# start of GIVEN RECORDS

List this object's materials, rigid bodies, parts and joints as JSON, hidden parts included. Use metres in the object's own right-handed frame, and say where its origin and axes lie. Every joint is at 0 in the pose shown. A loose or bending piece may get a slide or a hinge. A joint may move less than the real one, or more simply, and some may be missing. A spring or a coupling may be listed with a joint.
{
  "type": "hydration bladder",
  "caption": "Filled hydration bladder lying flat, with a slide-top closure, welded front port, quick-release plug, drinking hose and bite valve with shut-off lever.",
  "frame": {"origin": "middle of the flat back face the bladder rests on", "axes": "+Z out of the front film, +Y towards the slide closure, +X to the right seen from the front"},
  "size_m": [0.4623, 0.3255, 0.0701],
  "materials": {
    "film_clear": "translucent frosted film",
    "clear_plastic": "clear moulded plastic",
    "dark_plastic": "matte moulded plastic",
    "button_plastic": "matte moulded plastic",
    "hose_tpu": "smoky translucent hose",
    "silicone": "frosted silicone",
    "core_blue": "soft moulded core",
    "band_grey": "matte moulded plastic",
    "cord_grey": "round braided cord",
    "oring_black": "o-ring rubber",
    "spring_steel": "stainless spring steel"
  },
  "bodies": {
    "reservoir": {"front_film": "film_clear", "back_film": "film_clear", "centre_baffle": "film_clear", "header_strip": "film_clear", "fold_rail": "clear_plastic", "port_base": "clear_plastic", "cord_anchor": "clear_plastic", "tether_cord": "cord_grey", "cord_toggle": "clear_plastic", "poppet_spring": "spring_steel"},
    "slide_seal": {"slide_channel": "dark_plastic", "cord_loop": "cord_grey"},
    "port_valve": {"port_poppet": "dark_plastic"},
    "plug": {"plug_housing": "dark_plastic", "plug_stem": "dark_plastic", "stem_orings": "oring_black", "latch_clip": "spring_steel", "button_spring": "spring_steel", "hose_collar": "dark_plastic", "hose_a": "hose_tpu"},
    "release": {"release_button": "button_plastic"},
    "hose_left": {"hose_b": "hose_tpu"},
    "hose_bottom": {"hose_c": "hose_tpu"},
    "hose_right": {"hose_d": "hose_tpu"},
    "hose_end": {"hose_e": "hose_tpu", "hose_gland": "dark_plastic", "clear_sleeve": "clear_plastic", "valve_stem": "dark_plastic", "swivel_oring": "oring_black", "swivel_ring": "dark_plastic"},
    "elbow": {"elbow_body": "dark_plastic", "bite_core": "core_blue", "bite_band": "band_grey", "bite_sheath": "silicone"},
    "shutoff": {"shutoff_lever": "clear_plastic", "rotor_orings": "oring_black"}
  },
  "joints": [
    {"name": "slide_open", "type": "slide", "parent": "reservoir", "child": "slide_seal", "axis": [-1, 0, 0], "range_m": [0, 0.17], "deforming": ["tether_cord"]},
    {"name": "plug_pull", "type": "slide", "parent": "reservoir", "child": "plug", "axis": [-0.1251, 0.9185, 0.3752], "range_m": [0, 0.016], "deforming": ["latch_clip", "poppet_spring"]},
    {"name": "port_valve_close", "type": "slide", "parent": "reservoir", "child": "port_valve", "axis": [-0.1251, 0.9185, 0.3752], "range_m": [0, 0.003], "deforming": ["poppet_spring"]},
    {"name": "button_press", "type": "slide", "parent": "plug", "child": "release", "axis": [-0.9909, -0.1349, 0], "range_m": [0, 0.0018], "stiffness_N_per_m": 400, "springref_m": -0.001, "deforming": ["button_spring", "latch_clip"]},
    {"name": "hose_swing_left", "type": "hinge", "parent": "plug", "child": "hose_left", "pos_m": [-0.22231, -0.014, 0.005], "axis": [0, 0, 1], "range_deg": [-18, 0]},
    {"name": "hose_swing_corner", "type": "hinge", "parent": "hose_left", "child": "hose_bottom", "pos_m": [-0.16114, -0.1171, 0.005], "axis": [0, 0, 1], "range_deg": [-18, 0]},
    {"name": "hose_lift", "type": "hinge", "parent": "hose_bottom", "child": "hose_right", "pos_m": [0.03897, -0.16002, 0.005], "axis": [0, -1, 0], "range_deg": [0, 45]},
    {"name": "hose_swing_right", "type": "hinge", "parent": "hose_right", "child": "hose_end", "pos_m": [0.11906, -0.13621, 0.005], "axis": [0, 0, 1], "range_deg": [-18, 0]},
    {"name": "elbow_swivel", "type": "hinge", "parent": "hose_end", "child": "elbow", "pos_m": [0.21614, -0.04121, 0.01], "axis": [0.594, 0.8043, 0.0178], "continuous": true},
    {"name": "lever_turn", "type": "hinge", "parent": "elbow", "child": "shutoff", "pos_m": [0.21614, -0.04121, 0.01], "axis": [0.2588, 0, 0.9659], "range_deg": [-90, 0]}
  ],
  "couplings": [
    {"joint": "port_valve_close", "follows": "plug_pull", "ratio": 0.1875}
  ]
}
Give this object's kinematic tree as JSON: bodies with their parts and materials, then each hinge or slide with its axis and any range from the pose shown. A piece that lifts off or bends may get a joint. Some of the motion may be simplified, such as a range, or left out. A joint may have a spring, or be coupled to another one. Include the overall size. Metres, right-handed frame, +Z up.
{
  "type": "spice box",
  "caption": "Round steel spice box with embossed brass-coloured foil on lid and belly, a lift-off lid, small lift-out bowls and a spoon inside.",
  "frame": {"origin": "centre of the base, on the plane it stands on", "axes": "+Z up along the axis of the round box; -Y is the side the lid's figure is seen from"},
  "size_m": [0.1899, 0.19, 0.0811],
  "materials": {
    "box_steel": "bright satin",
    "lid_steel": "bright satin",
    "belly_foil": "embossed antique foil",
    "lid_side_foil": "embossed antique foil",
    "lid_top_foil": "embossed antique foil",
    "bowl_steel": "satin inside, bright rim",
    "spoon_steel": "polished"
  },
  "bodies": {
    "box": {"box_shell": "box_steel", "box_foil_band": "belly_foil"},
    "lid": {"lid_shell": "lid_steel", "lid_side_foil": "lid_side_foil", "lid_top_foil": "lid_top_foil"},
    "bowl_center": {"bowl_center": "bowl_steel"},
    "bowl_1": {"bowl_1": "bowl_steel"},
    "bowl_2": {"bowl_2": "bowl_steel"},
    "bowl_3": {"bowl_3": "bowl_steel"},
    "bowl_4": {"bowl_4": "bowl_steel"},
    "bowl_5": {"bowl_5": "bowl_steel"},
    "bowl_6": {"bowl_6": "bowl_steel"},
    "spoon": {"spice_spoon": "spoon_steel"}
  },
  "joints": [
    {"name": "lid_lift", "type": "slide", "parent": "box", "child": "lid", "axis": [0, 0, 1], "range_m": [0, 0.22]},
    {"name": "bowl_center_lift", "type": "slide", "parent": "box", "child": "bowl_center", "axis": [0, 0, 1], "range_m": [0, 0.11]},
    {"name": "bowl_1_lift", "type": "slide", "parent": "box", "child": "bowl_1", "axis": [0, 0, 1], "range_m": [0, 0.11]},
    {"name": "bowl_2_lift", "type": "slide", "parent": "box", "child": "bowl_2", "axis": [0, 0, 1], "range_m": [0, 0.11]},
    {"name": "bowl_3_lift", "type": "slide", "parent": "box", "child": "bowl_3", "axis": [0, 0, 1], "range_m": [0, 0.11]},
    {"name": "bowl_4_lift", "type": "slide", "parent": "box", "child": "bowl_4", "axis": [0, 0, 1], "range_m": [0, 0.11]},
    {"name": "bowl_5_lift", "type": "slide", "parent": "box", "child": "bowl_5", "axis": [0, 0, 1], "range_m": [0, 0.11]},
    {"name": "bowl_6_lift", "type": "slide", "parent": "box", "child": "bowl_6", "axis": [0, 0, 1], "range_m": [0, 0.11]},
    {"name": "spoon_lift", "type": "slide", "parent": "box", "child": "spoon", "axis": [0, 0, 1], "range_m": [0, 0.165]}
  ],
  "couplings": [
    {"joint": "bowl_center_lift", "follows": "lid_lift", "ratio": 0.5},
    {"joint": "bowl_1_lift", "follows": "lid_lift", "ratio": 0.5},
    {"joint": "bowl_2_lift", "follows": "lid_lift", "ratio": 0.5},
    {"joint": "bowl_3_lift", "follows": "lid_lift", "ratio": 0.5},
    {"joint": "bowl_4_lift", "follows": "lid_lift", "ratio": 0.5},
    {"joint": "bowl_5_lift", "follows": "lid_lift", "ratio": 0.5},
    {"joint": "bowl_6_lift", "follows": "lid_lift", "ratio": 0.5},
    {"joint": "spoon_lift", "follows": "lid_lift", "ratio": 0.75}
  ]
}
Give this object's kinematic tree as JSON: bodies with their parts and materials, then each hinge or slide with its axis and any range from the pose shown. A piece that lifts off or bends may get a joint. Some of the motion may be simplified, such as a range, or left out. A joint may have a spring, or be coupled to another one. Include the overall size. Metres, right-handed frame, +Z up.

# end of GIVEN RECORDS

THE EXERCISE —
Looking at the entries above, state how many lines contain "axes"; give the number alone.

RESULT OF THIS EXERCISE —
3